Hollywood came a cropper when it made a more explicit effort to drive believers into the multiplexes. Last Christmas New Line released The Nativity Story. As dull as it was respectable, the film was crucified at the wickets and failed to rise again on DVD.

Now word reaches us that Evan Almighty, the astronomically costly sequel to Bruce Almighty, has bombed spectacularly in the US. Tom Shadyac's film, in which Steve Carrell is instructed by God to take on duties previously performed by Noah, cost $250 million to make but drew in only $31 million on its opening weekend. After two weeks it has been written off as a financial catastrophe of (hem, hem) biblical proportions. All this despite Universal Pictures putting its weight behind Ark Almighty,

a campaign aimed at alerting Christians to its religious themes.

One can sympathise with those Christians who resent their churches being commandeered by Hollywood marketers. James A Smith, writing in the Florida Baptist Witness, puts it rather well. "It's past time, I believe, for Churches and Christian media to reassess whether Hollywood's increasingly aggressive marketing of the Christian market had crossed a line in which the church is being cleverly co-opted."
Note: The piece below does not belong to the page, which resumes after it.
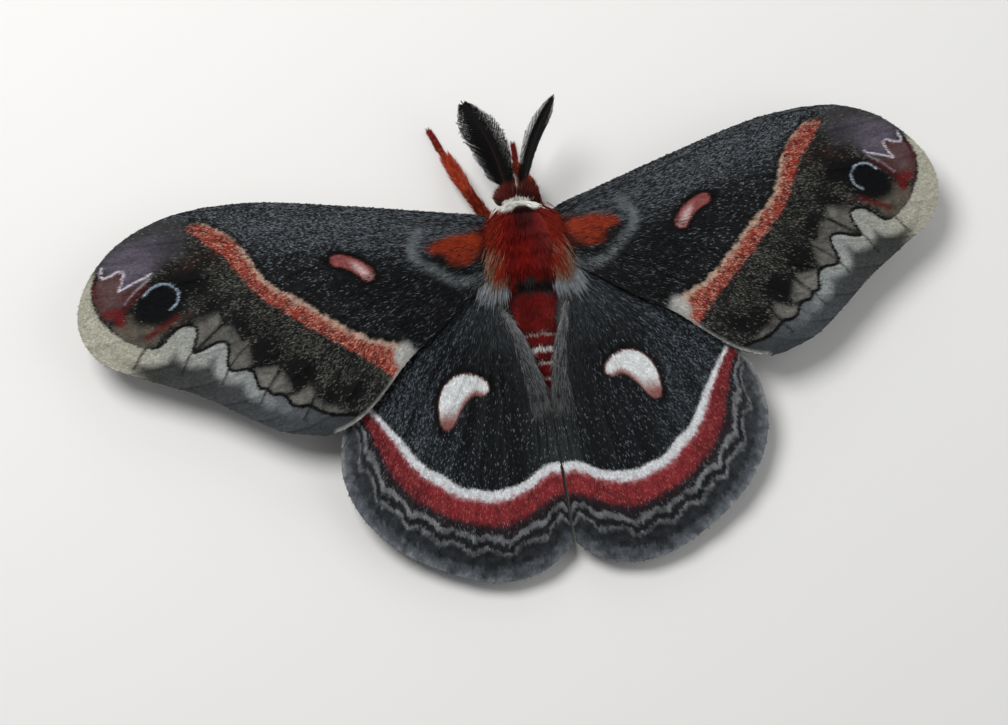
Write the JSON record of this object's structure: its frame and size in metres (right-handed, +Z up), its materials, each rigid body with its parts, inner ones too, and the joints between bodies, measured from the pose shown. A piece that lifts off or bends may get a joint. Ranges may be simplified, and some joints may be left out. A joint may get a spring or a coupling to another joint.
{
  "type": "cecropia moth",
  "caption": "Large giant silk moth at rest with its patterned wings spread flat, feathery antennae and a furry body, as a still life-size museum model.",
  "frame": {"origin": "on the floor, under the middle of the moth's own box", "axes": "+Y towards the head, +X towards the moth's right wing, +Z up"},
  "size_m": [0.1348, 0.0744, 0.0148],
  "materials": {
    "head_fur": "short red-brown fur",
    "eye": "dark glossy compound eye",
    "antenna": "near-black horn with fine hairs",
    "collar_fur": "white fur",
    "thorax_fur": "long deep red fur",
    "abdomen_fur": "short red fur with white bands",
    "forewing": "matt scales, charcoal dusted with white",
    "hindwing": "matt scales, charcoal with a crimson band",
    "leg_fur": "short rust-red fur"
  },
  "bodies": {
    "root": {"head": "head_fur", "eye_left": "eye", "eye_right": "eye", "antenna_left": "antenna", "antenna_right": "antenna", "collar": "collar_fur", "thorax": "thorax_fur", "abdomen": "abdomen_fur", "forewing_left": "forewing", "forewing_right": "forewing", "hindwing_left": "hindwing", "hindwing_right": "hindwing", "leg_fore_left": "leg_fur", "leg_fore_right": "leg_fur", "leg_mid_left": "leg_fur", "leg_mid_right": "leg_fur", "leg_hind_left": "leg_fur", "leg_hind_right": "leg_fur"}
  },
  "joints": []
}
In telling the studios where to go, Mr Smith and his co-believers have demonstrated that movie punters may not be quite so malleable as marketing wonks believe. They have also helped confirm that all those glib pronouncements concerning The Passion of the Christ's effect on the economics of cinema were, like similar claims made following the release of The Blair Witch Project, just so much hot air.

Incidentally, Eduardo Sánchez and Daniel Myrick, directors of Blair Witch, have been sweating in development hell since 1999.